## WHAT YOU ARE ASKED TO DO
Show each line of the data below that has the string "value" in it.

## DATA SHOWN
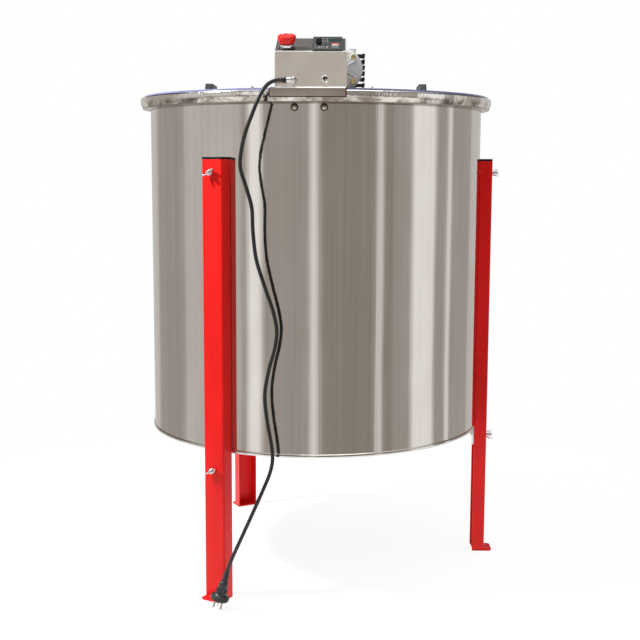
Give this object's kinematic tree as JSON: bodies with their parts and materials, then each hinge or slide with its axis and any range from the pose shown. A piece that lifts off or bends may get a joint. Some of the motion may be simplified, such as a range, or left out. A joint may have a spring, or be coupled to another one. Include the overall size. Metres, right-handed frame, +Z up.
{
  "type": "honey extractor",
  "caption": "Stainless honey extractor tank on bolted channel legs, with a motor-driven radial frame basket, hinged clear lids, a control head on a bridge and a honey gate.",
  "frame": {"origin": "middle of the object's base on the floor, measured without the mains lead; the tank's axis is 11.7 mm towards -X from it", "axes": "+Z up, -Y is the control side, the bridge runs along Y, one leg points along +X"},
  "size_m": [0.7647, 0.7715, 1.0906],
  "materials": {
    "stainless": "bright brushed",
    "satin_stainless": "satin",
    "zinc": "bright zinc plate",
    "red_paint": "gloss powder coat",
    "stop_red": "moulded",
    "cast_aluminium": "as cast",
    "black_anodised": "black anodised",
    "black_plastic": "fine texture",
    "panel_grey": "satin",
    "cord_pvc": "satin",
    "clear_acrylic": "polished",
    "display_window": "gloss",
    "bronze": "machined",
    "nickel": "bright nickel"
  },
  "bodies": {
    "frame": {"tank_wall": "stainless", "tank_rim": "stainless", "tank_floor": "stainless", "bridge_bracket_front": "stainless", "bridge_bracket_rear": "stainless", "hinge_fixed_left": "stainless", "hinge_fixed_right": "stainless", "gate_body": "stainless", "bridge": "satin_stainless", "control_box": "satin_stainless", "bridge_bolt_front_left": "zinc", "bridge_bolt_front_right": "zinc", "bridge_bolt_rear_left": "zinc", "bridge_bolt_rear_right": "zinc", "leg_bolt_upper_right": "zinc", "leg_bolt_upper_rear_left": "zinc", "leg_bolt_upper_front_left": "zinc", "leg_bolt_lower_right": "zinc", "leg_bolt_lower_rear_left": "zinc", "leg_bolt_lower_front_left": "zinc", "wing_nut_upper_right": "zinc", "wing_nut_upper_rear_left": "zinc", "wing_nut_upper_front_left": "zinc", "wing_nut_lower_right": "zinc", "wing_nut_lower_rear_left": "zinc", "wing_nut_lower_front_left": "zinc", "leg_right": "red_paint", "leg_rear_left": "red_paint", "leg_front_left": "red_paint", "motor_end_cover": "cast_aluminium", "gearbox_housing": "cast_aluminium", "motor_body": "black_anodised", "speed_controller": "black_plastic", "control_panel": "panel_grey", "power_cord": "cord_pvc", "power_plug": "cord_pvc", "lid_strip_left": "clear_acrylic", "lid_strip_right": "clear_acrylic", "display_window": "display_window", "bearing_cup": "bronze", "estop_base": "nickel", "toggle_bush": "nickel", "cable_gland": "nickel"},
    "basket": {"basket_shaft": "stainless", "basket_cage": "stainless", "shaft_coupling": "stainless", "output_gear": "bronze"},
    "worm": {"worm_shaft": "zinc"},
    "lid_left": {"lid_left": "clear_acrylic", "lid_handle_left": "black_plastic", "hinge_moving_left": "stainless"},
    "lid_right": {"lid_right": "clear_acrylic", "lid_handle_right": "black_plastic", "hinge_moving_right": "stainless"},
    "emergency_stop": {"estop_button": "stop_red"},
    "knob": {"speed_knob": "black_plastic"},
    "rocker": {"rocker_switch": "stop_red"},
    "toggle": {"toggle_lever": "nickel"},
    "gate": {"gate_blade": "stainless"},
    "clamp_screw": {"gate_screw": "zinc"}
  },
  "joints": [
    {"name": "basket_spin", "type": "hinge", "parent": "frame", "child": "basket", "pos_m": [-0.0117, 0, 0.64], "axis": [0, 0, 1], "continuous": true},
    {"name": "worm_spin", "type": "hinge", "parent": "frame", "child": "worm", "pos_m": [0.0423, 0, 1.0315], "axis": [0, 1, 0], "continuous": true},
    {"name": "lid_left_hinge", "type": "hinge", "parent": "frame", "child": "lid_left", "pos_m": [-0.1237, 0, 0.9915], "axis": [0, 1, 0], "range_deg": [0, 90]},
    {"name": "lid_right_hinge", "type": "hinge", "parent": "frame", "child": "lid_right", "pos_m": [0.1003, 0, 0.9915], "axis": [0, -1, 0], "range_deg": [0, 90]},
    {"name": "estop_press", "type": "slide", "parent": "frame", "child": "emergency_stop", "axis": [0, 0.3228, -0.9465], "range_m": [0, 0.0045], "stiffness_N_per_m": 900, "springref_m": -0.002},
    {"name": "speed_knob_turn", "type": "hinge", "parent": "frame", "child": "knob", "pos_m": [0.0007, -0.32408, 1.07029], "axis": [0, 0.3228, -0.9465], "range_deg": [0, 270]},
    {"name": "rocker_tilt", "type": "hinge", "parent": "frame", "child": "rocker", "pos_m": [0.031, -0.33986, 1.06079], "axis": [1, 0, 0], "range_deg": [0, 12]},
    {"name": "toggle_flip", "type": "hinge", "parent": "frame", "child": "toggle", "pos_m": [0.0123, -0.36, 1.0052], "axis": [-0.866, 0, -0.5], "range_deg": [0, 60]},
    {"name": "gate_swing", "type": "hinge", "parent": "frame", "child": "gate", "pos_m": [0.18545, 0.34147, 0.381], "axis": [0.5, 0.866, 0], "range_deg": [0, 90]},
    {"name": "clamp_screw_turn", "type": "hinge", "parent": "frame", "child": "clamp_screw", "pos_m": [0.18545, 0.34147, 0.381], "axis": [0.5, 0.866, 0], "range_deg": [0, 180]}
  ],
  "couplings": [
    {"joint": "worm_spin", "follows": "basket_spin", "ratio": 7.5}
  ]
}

==

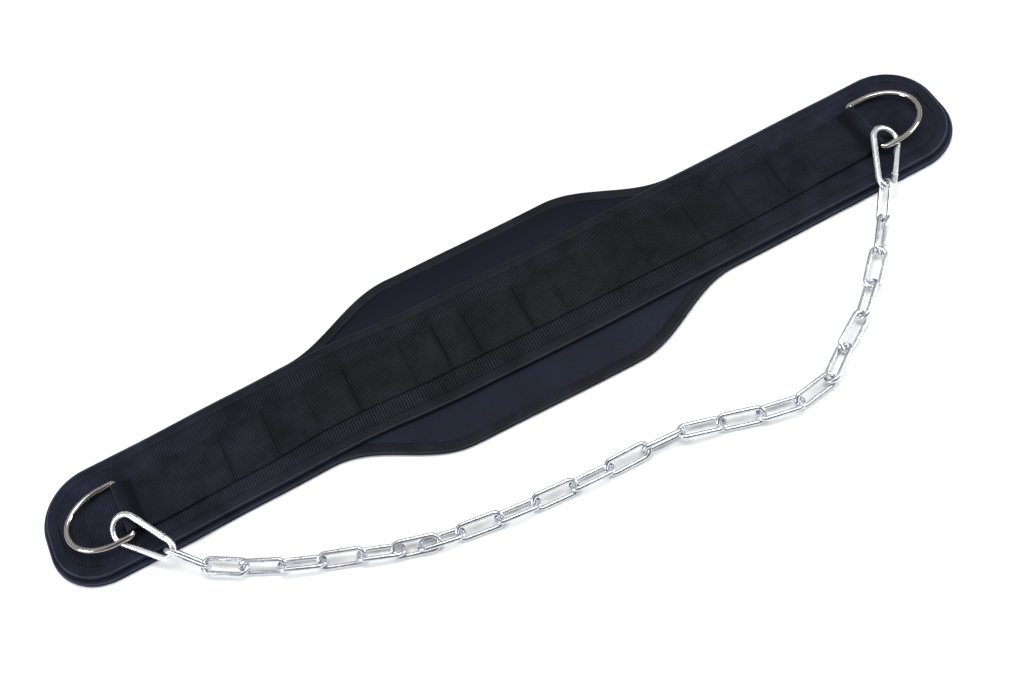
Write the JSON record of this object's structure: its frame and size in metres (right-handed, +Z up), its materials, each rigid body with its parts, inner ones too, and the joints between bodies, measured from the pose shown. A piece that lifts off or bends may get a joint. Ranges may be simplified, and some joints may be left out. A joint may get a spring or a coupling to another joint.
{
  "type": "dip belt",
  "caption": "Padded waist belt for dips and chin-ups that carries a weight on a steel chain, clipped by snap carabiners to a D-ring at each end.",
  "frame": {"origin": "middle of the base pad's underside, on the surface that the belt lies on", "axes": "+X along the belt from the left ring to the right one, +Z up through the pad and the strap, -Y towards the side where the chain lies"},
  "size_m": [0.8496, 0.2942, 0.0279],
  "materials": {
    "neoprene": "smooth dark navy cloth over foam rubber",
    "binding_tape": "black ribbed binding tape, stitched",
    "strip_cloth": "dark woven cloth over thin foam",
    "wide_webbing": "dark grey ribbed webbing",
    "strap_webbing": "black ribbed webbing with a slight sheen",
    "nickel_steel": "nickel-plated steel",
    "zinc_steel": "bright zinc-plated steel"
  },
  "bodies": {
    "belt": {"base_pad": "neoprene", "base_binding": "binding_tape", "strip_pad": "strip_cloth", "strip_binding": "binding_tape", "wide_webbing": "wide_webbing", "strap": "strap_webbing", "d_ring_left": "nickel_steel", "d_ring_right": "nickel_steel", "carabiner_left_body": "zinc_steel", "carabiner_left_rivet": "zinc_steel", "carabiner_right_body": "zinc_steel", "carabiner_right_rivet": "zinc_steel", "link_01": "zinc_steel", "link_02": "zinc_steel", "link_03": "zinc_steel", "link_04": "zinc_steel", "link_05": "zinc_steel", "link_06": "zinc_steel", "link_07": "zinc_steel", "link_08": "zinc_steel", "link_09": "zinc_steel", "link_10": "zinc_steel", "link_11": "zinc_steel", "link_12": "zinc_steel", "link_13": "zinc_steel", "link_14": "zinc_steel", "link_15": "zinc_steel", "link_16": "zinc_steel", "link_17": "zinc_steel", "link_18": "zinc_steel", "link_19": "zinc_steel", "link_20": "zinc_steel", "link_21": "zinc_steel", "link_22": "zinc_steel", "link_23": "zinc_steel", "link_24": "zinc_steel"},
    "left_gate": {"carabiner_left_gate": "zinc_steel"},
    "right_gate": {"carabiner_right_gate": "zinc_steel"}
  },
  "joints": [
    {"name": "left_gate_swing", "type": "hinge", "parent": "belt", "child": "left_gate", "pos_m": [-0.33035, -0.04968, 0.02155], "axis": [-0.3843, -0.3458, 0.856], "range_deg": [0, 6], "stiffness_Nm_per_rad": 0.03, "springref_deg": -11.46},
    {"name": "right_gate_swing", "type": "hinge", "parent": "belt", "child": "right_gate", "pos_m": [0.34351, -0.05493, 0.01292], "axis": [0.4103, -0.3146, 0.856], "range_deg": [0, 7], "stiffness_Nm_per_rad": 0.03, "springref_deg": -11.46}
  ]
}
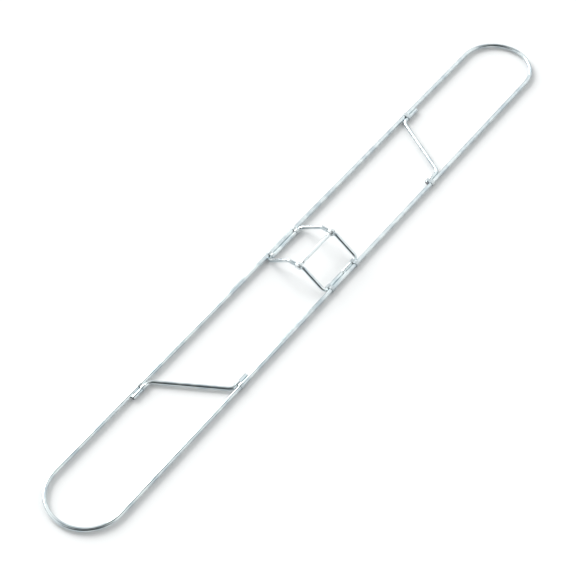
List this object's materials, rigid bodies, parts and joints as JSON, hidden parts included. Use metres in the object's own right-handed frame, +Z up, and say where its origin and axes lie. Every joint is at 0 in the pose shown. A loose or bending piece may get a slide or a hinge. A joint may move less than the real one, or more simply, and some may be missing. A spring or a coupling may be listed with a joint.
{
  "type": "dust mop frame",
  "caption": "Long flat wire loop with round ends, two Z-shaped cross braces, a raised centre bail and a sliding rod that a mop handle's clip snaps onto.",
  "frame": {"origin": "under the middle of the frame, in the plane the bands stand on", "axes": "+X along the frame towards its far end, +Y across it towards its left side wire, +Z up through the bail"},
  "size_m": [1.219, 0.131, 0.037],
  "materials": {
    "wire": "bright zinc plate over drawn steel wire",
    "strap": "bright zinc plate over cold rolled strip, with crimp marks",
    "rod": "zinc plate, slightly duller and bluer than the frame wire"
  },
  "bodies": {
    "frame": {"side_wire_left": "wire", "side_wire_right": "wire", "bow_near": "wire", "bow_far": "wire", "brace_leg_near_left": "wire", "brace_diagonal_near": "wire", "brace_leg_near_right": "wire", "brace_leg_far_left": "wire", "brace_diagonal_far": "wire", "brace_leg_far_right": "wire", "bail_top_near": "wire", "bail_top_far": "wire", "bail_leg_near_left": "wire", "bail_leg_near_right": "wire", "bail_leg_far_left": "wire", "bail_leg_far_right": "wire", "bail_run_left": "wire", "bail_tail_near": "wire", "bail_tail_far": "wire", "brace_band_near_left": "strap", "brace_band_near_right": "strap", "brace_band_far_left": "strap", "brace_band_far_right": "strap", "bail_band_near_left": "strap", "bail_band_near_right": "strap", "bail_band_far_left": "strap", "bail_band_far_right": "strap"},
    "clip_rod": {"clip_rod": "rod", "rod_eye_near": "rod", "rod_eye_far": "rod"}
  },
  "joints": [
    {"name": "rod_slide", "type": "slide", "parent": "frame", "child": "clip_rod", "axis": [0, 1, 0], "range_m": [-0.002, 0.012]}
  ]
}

---

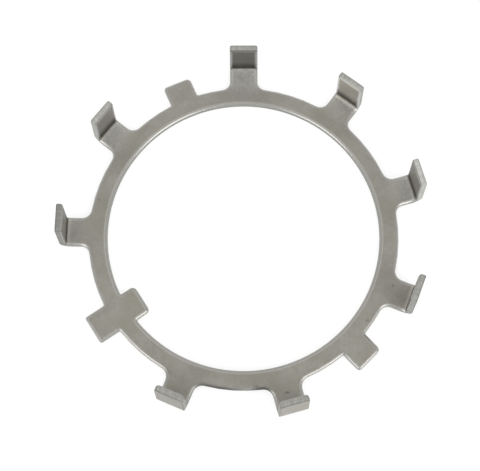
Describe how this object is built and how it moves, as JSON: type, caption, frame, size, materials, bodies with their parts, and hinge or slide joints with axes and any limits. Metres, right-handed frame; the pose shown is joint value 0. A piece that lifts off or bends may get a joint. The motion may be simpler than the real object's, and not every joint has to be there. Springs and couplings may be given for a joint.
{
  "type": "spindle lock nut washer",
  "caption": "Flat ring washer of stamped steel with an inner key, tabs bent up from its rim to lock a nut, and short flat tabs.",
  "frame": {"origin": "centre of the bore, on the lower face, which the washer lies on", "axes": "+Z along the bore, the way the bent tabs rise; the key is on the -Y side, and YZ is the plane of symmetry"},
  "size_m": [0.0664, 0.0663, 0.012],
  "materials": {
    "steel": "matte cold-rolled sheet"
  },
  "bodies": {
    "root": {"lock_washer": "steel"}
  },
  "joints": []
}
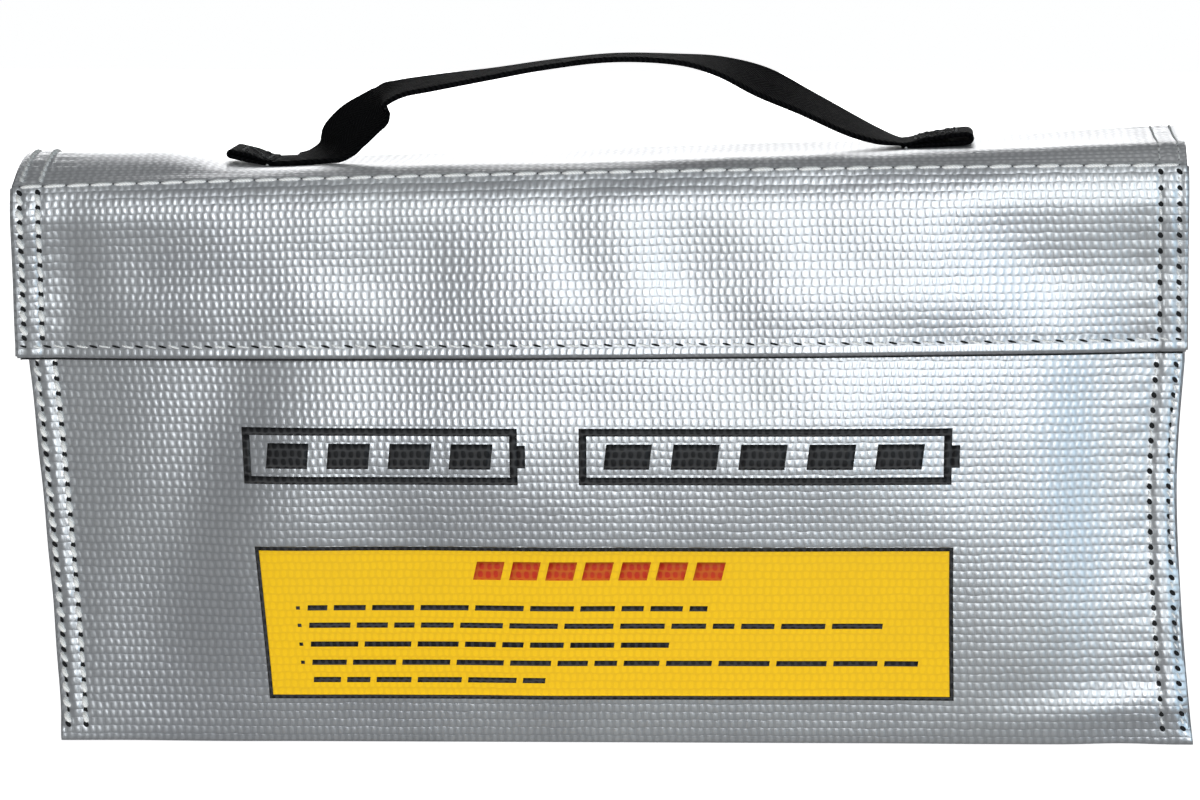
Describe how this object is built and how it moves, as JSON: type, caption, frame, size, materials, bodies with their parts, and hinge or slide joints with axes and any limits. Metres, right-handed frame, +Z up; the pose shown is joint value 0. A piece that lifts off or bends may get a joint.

## SOLUTION TO THE PROBLEM
Describe how this object is built and how it moves, as JSON: type, caption, frame, size, materials, bodies with their parts, and hinge or slide joints with axes and any limits. Metres, right-handed frame; the pose shown is joint value 0. A piece that lifts off or bends may get a joint. The motion may be simpler than the real object's, and not every joint has to be there. Springs and couplings may be given for a joint.
Describe how this object is built and how it moves, as JSON: type, caption, frame, size, materials, bodies with their parts, and hinge or slide joints with axes and any limits. Metres, right-handed frame, +Z up; the pose shown is joint value 0. A piece that lifts off or bends may get a joint.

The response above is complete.